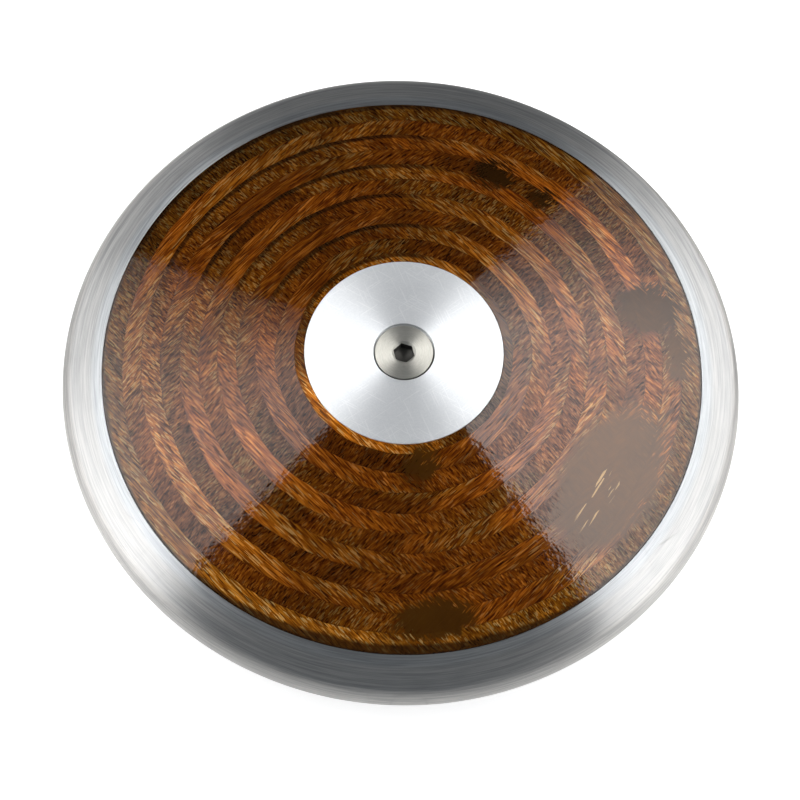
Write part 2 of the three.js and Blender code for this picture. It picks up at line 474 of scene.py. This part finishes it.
def wood_fibres():
    """Long threads side by side along the X of the vector that is fed in."""
    inputs = {"Vector": (0, 0, 0), "Width": 0.3, "Depth": 0.17, "Length": 9.0}
    group, given, result = effect("wood_fibres", inputs, ["Tone", "Pores", "Flecks"])
    wave = vector("SUBTRACT", noise(given["Vector"], 0.06)["Color"], (0.5, 0.5, 0.5))
    waved = vector("ADD", given["Vector"], vector("MULTIPLY", wave, (0, 0.9, 0.3)))
    cells = []
    for share in (1.0, 0.45):
        along = over(1.0 / share, given["Length"])
        size = joined(along, over(1.0, given["Width"]), over(1.0, given["Depth"]))
        stretched = vector("MULTIPLY_ADD", waved, size, (31.7 * share, 5.3, 17.9))
        colours = fed("ShaderNodeTexVoronoi", {"Vector": stretched, "Scale": 1.0}).outputs["Color"]
        cells.append(fed("ShaderNodeSeparateColor", {0: colours}).outputs)
    long_cells, short_cells = cells
    cloud = between(noise(stretched, 0.5, 1.5)[0], 0.35, 0.65, 0.0, 0.42)
    feed(result["Tone"], plus(times(long_cells["Red"], 0.58), cloud))
    feed(result["Pores"], between(short_cells["Green"], 0.82, 0.90))
    feed(result["Flecks"], short_cells["Blue"])
    return group


def resin_pool():
    """A smooth spot, by its centre, its turn, its half widths and the vectors that make its edge ragged."""
    inputs = {"Centre": (0, 0, 0), "Turn": 0.0, "Half": (5, 5, 1), "Place": (0, 0, 0), "Ragging": (0, 0, 0)}
    group, given, result = effect("resin_pool", inputs, ["Mask"])
    off_centre = vector("ADD", vector("SUBTRACT", given["Place"], given["Centre"]), given["Ragging"])
    share = vector("DIVIDE", spun(off_centre, times(given["Turn"], -1)), given["Half"])
    feed(result["Mask"], between(off_axis(share), 1.2, 0.85))
    return group


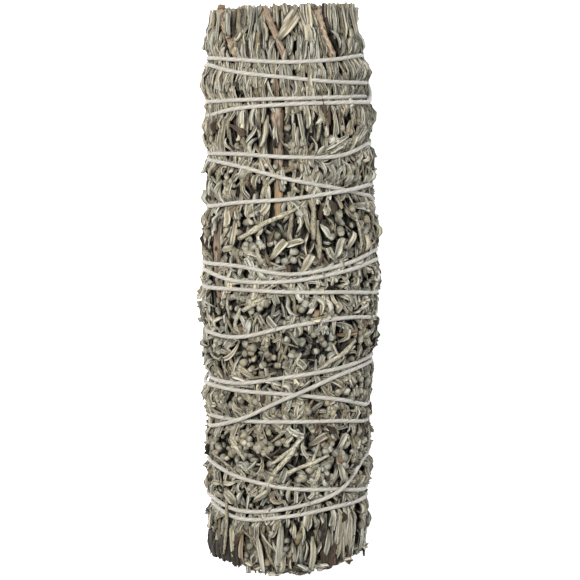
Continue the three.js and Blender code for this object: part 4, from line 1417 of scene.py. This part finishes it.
def bent_copies(shape, rows):
    rows = np.asarray(rows)
    angle, y, heading, length, width, thick, bend, roll, tone, twist = rows[:, :10].T[:, :, None]
    px, py, pz = shape["points"].T
    u = np.clip(py, 0.0, 1.0)[None]
    weights = np.stack([np.interp(u[0], ALONG_U, np.eye(STATIONS)[k]) for k in range(STATIONS)])
    lean = roll + twist * (u - 0.3) * 1.2
    flat = px[None] * width / 2.0
    thin = pz[None] * thick / 2.0
    aside = flat * np.cos(lean) - thin * np.sin(lean)
    height = rows[:, 10:] @ weights + flat * np.sin(lean) + thin * np.cos(lean)
    turn = np.radians(heading)
    angles, ys = led(angle, y, length, u, aside, turn, np.radians(bend), np.sin(turn), np.cos(turn))
    points = on_stick(angles, ys, height)
    lowest = points[:, :, 2].min(axis=1)
    points[:, :, 2] += np.maximum(LEAST_HEIGHT - lowest, 0.0)[:, None]
    i, j = cells(angles, ys)
    # painted shade: how far a point lies below the softened ground around it
    depth = smooth_step(cover[i, j] - height, -0.05, 1.8)
    near_end = np.maximum(smooth_step(ys, 95.0, 103.0), smooth_step(-ys, 88.0, 99.0))
    depth = depth * (1.0 - near_end * (0.3 + 0.62 * smooth_step(-height, 1.5, 5.0)))
    # how far a point lies on the piece's underside, where shade is painted
    inside = smooth_step(0.5 - pz / np.abs(pz).max(), 0.0, 0.7) * shape["round"]
    leaf = np.stack(np.broadcast_arrays(shape["across"], u, tone), axis=-1)
    lie = np.stack(np.broadcast_arrays(depth, 0.0, inside), axis=-1)
    block = {"points": points, "faces": shape["faces"], "leaf": leaf, "lie": lie}
    if "corner" in shape:
        block["corner"] = shape["corner"]
    return block


FAMILIES = [
    ("leaf", LEAF_SHAPES, "leaves", sage_leaf, "sage_leaf"),
    ("bud", BUD_SHAPES, "buds", sage_bud, "sage_leaf"),
    ("twig", TWIG_SHAPES, "twigs", sage_twig, "sage_stem"),
]
homes = {kind: sprig_of(np.array([r[0] for r in rows]), np.array([r[1] for r in rows]))
         for kind, rows in laid.items()}

for sprig in range(SPRIGS):
    for family, shapes, title, material, slot in FAMILIES:
        blocks = []
        for k, shape in enumerate(shapes):
            kind = (family, k)
            rows = [row for row, home in zip(laid[kind], homes[kind]) if home == sprig]
            if rows:
                blocks.append(bent_copies(shape, rows))
        write_piece(f"{title}_{sprig + 1:02d}", blocks, material, [f"sprig_{sprig + 1:02d}"])

# %% [markdown]
# ## The packed middle
#
# Under the loose leaves the bundle is pressed into one mass, painted dark as shade. It is drawn out
# like a candle, ring by ring, and its surface is crumpled so that no smooth skin shows in a gap. Its
# two ends get less painted shade than its sides, as light reaches them between the pieces on the end
# faces.

# %% The packed inner leaves
CORE_CORNERS = 90
CORE_RINGS = 110
CORE_START = -93.0
CORE_LENGTH = 187.0
CORE_DEPTH = -4.7


def packed_middle():
    upright_disk(CORE_CORNERS, "TRIFAN")
    draw_out_evenly(CORE_RINGS)
    shape = take("packed middle")
    points = shape["points"]
    random = np.random.default_rng(7)
    turn = np.degrees(np.arctan2(points[:, 0], points[:, 2]))
    out = np.hypot(points[:, 0], points[:, 2])
    y = CORE_START + CORE_LENGTH * points[:, 1]
    crumple = random.normal(0.0, 0.35, len(points)) + 0.4 * np.sin(turn * 0.35 + y * 0.6)
    height = CORE_DEPTH + np.clip(crumple, -0.9, 0.9)
    radius = out * (reach(turn, y) + height)
    turned = np.radians(turn)
    moved = np.stack([sideways(y) + radius * np.sin(turned), y + 0.3 * crumple,
                      AXIS_HEIGHT + radius * np.cos(turned)], axis=-1)
    leaf = np.stack([np.sin(turned * 40.0), points[:, 1], np.full(len(y), 0.2)], axis=-1)
    # painted shade: the packed middle is darkened as shade, less at its two ends
    painted_core_shade = 0.85 - 0.4 * smooth_step(np.abs(y), 92.0, 93.0)
    lie = np.stack([painted_core_shade, 0.0 * y, 0.0 * y], axis=-1)
    return {"points": moved[None], "faces": shape["faces"], "leaf": leaf[None], "lie": lie[None]}


write_piece("packed_leaves", [packed_middle()], sage_leaf,
            [f"inner_sprig_{n:02d}" for n in range(1, 5)])

# %% [markdown]
# ## The string
#
# Kitchen-type cotton string is three plies twisted together. A plain tube would look like wire,
# so its section is a softly three-leaved one that turns as it goes along, and the finish paints
# shade into the grooves between the plies as a darker colour.

# %% Draw the string along its route
STRING_CORNERS = 9
RING_STEP = 0.95
TWIST_LENGTH = 12.0
PLY_SWELL = 0.024
END_BULGE = 0.3


def tube_block(line, radius, taper=0.0):
    """A closed tube of twisted plies along a line."""
    steps = np.linalg.norm(np.diff(line, axis=0), axis=1)
    run = np.concatenate([[0.0], np.cumsum(steps)])
    count = int(run[-1] / RING_STEP) + 2
    at = np.linspace(0.0, run[-1], count)
    centre = np.stack([np.interp(at, run, line[:, k]) for k in range(3)], axis=-1)
    side, up, ahead = side_and_up(centre)
    turn = np.linspace(0.0, 2.0 * math.pi, STRING_CORNERS, endpoint=False)
    spin = 2.0 * math.pi * at / TWIST_LENGTH
    lobe = np.cos(3.0 * (turn[None] - spin[:, None]))
    slim = 1.0 - taper * (at / run[-1])
    size = radius * (0.87 + PLY_SWELL * lobe) * slim[:, None]
    points = centre[:, None] + side[:, None] * (size * np.cos(turn))[:, :, None]
    points = points + up[:, None] * (size * np.sin(turn))[:, :, None]
    points = np.concatenate([points.reshape(-1, 3), centre[:1] - ahead[:1] * END_BULGE,
                             centre[-1:] + ahead[-1:] * END_BULGE])
    k = np.arange(STRING_CORNERS)
    after = (k + 1) % STRING_CORNERS
    ring = np.arange(count - 1)[:, None] * STRING_CORNERS
    a, b = ring + k, ring + after
    c, d = a + STRING_CORNERS, b + STRING_CORNERS
    sides = [np.stack(corners, -1).reshape(-1, 3) for corners in ((a, b, d), (a, d, c))]
    first, last = count * STRING_CORNERS, count * STRING_CORNERS + 1
    base = (count - 1) * STRING_CORNERS
    start_cap = np.stack([after, k, np.full_like(k, first)], -1)
    end_cap = np.stack([base + k, base + after, np.full_like(k, last)], -1)
    faces = np.concatenate([*sides, start_cap, end_cap])
    ply = np.concatenate([(lobe * 0.5 + 0.5).ravel(), [0.3, 0.3]])
    along = np.concatenate([np.repeat(at, STRING_CORNERS), [0.0, at[-1]]])
    leaf = np.stack([ply, along, np.ones(len(ply))], axis=-1)
    lie = np.zeros_like(leaf)
    return {"points": points[None], "faces": faces, "leaf": leaf[None], "lie": lie[None]}


fine_travel = np.arange(STRING_START, STRING_END + 0.01, 1.0)
fine_y = np.array([string_y(t) for t in fine_travel])
fine_height = np.interp(fine_travel, travels, route_height)
string_line = on_stick(fine_travel, fine_y, fine_height)
string_line[:, 2] = np.maximum(string_line[:, 2], STRING_RADIUS + LEAST_CLEARANCE)
string_blocks = [tube_block(string_line, STRING_RADIUS)]

# %% The knot and its two tails
knot_middle = on_stick(KNOT_ANGLE, KNOT_Y, 0.2)
knot_out = on_stick(KNOT_ANGLE, KNOT_Y, 1.2) - knot_middle
knot_out /= np.linalg.norm(knot_out)
knot_along = np.array([0.0, 1.0, 0.0])
knot_round = np.cross(knot_along, knot_out)
t = np.linspace(0.0, 2.0 * math.pi, 90)
knot_line = (knot_middle
             + np.outer(0.58 * (np.sin(t) + 2.0 * np.sin(2.0 * t)), knot_round)
             + np.outer(0.70 * (np.cos(t) - 2.0 * np.cos(2.0 * t)), knot_along)
             + np.outer(-0.75 * np.sin(3.0 * t), knot_out))
string_blocks.append(tube_block(knot_line, STRING_RADIUS * 0.95))
for way in (-1.0, 1.0):
    tail_end = on_stick(KNOT_ANGLE + way * 11.0, KNOT_Y - way * 6.0, 0.9)
    tail_middle = (knot_middle + tail_end) / 2.0 + knot_out * 0.7
    tail = smooth_way([knot_middle, tail_middle, tail_end], 20)
    string_blocks.append(tube_block(tail, STRING_RADIUS, taper=0.35))
write_piece("twisted_string", string_blocks, cotton_string, ["string"])

# %% Finish
bpy.ops.object.select_all(action="DESELECT")
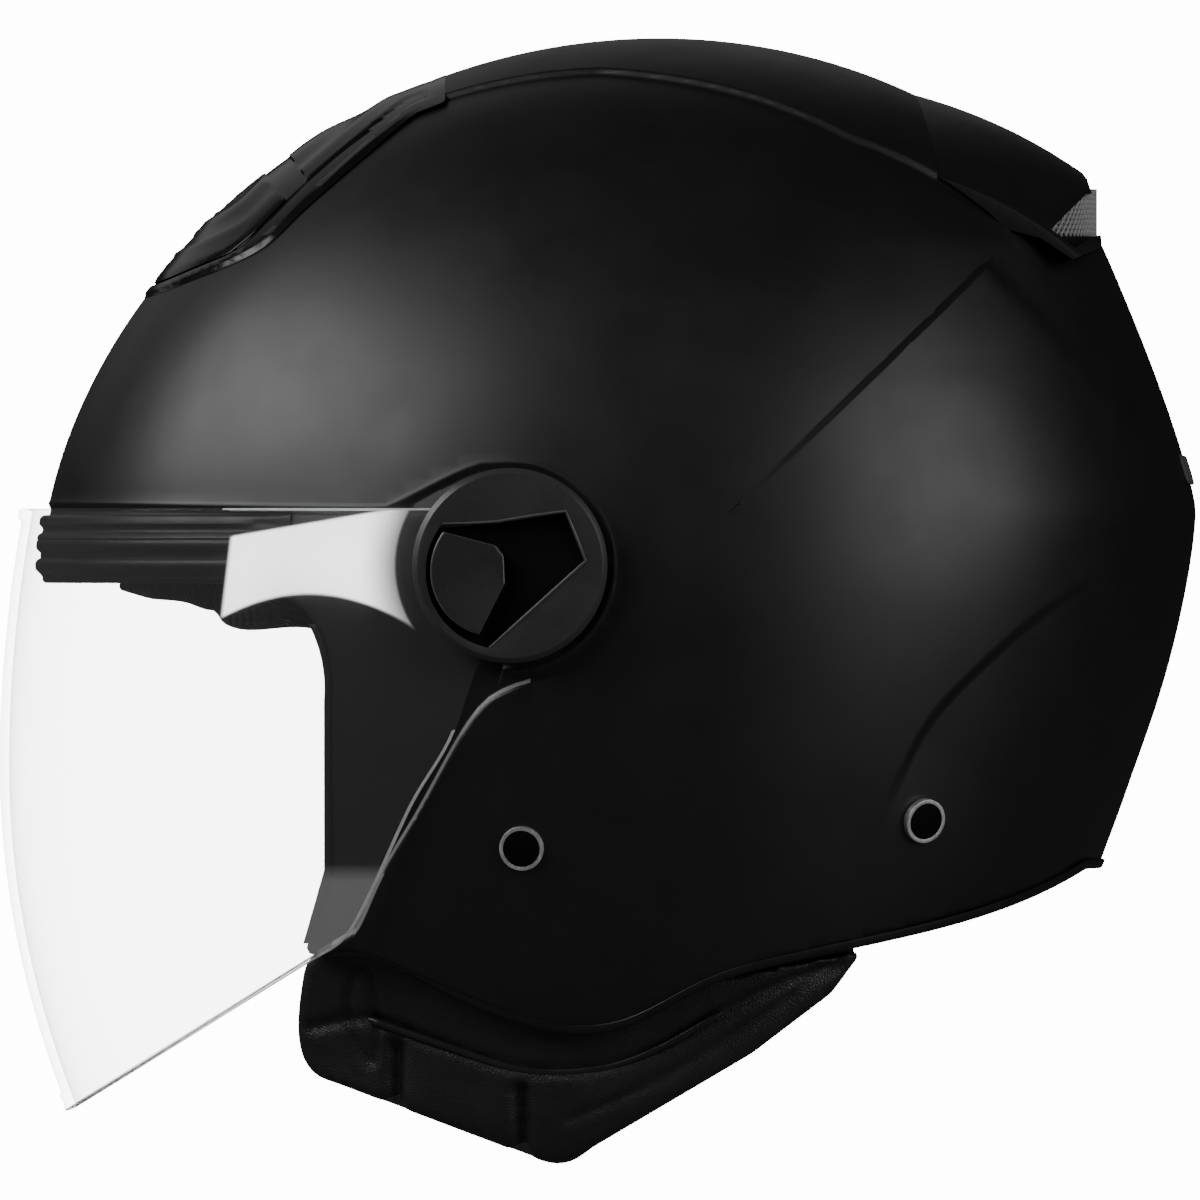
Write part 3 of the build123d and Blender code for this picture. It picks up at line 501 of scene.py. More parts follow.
def ramp(material, value, low, high, low_value, high_value):
    """Map a value between two limits, as a number."""
    made = node(material, "ShaderNodeMapRange", [("Value", value)])
    for key, number in zip(("From Min", "From Max", "To Min", "To Max"),
                           (low, high, low_value, high_value)):
        made.inputs[key].default_value = number
    return made.outputs["Result"]


def blend_colors(material, factor, first, second):
    """Mix of two colours, all of the second where factor is 1."""
    made = node(material, "ShaderNodeMix", data_type="RGBA")
    material.node_tree.links.new(factor, made.inputs["Factor"])
    made.inputs[6].default_value = (*first, 1)
    made.inputs[7].default_value = (*second, 1)
    return made.outputs[2]


def combine(material, operation, first, second):
    """Maths on two sockets or numbers."""
    made = node(material, "ShaderNodeMath", operation=operation)
    for socket, value in zip(made.inputs, (first, second)):
        if isinstance(value, (int, float)):
            socket.default_value = value
        else:
            material.node_tree.links.new(value, socket)
    return made.outputs[0]


def set_input(material, name, source):
    """Link a socket to one of the Principled shader's inputs."""
    shader = material.node_tree.nodes["Principled BSDF"]
    material.node_tree.links.new(source, shader.inputs[name])


def set_bump(material, height, strength, depth):
    """Bump of a height map; depth is in metres."""
    made = node(material, "ShaderNodeBump", [("Height", height)], Strength=strength,
                Distance=depth)
    set_input(material, "Normal", made.outputs["Normal"])


def uneven_shine(material, scale, low, high):
    """Roughness that drifts between two values."""
    set_input(material, "Roughness", ramp(material, noise(material, scale), 0.3, 0.7, low, high))


def moulded(name, color, roughness, grain=5000.0, spread=0.08, **more):
    """Plastic or paint with a fine grain, a little uneven in shine and shade."""
    material = new_material(name, color, roughness, **more)
    uneven_shine(material, 60.0, roughness - spread, roughness + spread)
    pale = tuple(c * 1.5 + 0.001 for c in color)
    set_input(material, "Base Color", blend_colors(material, noise(material, 900.0), color, pale))
    set_bump(material, noise(material, grain, 2.0), 0.35, 0.00004)
    return material


def woven(name, color, pale, pitch, depth):
    """Woven or knitted cloth: crossing waves, a thread pitch in metres apart."""
    material = new_material(name, color, 0.85, Sheen_Weight=0.35, Sheen_Roughness=0.4)
    where = place_coordinates(material)
    waves = []
    for way in ("X", "Y", "Z"):
        made = node(material, "ShaderNodeTexWave", [("Vector", where)], wave_type="BANDS",
                    bands_direction=way, Scale=0.314 / pitch, Distortion=0.6, Detail=1.0)
        made.inputs["Detail Scale"].default_value = 2.0
        waves.append(made.outputs["Fac"])
    crossed = combine(material, "MULTIPLY", waves[0], waves[2])
    weave = ramp(material, combine(material, "ADD", crossed, waves[1]), 0.0, 2.0, 0.0, 1.0)
    set_input(material, "Base Color", blend_colors(material, weave, color, pale))
    set_bump(material, weave, 0.7, depth)
    return material


def cells(material, scale, width):
    """Rounded cells with creases between them; width is the share that the crease takes."""
    made = node(material, "ShaderNodeTexVoronoi", [("Vector", place_coordinates(material))],
                Scale=scale, feature="DISTANCE_TO_EDGE")
    return ramp(material, made.outputs["Distance"], 0.0, width, 0.0, 1.0)


def leather(name, color, pale, roughness):
    """Leatherette: small rounded cells with creases between them."""
    material = new_material(name, color, roughness)
    set_input(material, "Base Color", blend_colors(material, noise(material, 300.0), color, pale))
    uneven_shine(material, 90.0, roughness - 0.08, roughness + 0.1)
    set_bump(material, cells(material, 1400.0, 0.35), 0.6, 0.00012)
    return material


def brushed(name, color, roughness):
    """Metal with fine scratches and light stains."""
    material = new_material(name, color, roughness, Metallic=1.0)
    stretched = node(material, "ShaderNodeMapping", [("Vector", place_coordinates(material))])
    stretched.inputs["Scale"].default_value = (1.0, 1.0, 0.08)
    lines = noise(material, 2500.0, where=stretched.outputs["Vector"])
    set_input(material, "Roughness", ramp(material, lines, 0.3, 0.7, roughness * 0.7,
                                          roughness * 1.5))
    dull = tuple(0.8 * c for c in color)
    set_input(material, "Base Color", blend_colors(material, noise(material, 220.0), dull, color))
    set_bump(material, lines, 0.2, 0.00002)
    return material


def foam(name):
    """Expanded beads pressed together."""
    material = new_material(name, (0.02, 0.02, 0.021), 0.75)
    rounded = cells(material, 330.0, 0.4)
    set_input(material, "Base Color", blend_colors(material, rounded, (0.008, 0.008, 0.008),
                                                   (0.026, 0.026, 0.027)))
    set_bump(material, rounded, 0.6, 0.0003)
    return material


# Pale glare painted over the visor's thick arms: a painted reflection that also glows. Its edges,
# seen from the side in millimetres:
GLARE_FRONT, GLARE_LEAN = -94.0, -0.12       # front edge and how it leans
GLARE_END = -47.0
GLARE_TOP, GLARE_TOP_SLOPE = 23.1, 0.17      # top edge
ARM_EDGE_X, ARM_EDGE_LEVEL, ARM_EDGE_BOW = -74.0, -7.2, 0.013    # hollow bottom edge
GLARE_NEAR, GLARE_FAR = 27.6, 36.0           # distances from the pivot over which it fades in
CORNER_GLARE_TOP, CORNER_GLARE_FRONT, CORNER_GLARE_SHARE = -71.0, -76.0, 0.11            # fainter painted glare in the rear corner
PAINTED_GLARE_GLOW = 2.2          # emission that makes full painted glare glow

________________

** GIVEN EXERCISE **
Copy out exactly the lines running from the one with "Write part 3" to the one with "return made.outputs[0]", including both ends, and nothing more.

** THE RESULT **
Write part 3 of the build123d and Blender code for this picture. It picks up at line 501 of scene.py. More parts follow.
def ramp(material, value, low, high, low_value, high_value):
    """Map a value between two limits, as a number."""
    made = node(material, "ShaderNodeMapRange", [("Value", value)])
    for key, number in zip(("From Min", "From Max", "To Min", "To Max"),
                           (low, high, low_value, high_value)):
        made.inputs[key].default_value = number
    return made.outputs["Result"]


def blend_colors(material, factor, first, second):
    """Mix of two colours, all of the second where factor is 1."""
    made = node(material, "ShaderNodeMix", data_type="RGBA")
    material.node_tree.links.new(factor, made.inputs["Factor"])
    made.inputs[6].default_value = (*first, 1)
    made.inputs[7].default_value = (*second, 1)
    return made.outputs[2]


def combine(material, operation, first, second):
    """Maths on two sockets or numbers."""
    made = node(material, "ShaderNodeMath", operation=operation)
    for socket, value in zip(made.inputs, (first, second)):
        if isinstance(value, (int, float)):
            socket.default_value = value
        else:
            material.node_tree.links.new(value, socket)
    return made.outputs[0]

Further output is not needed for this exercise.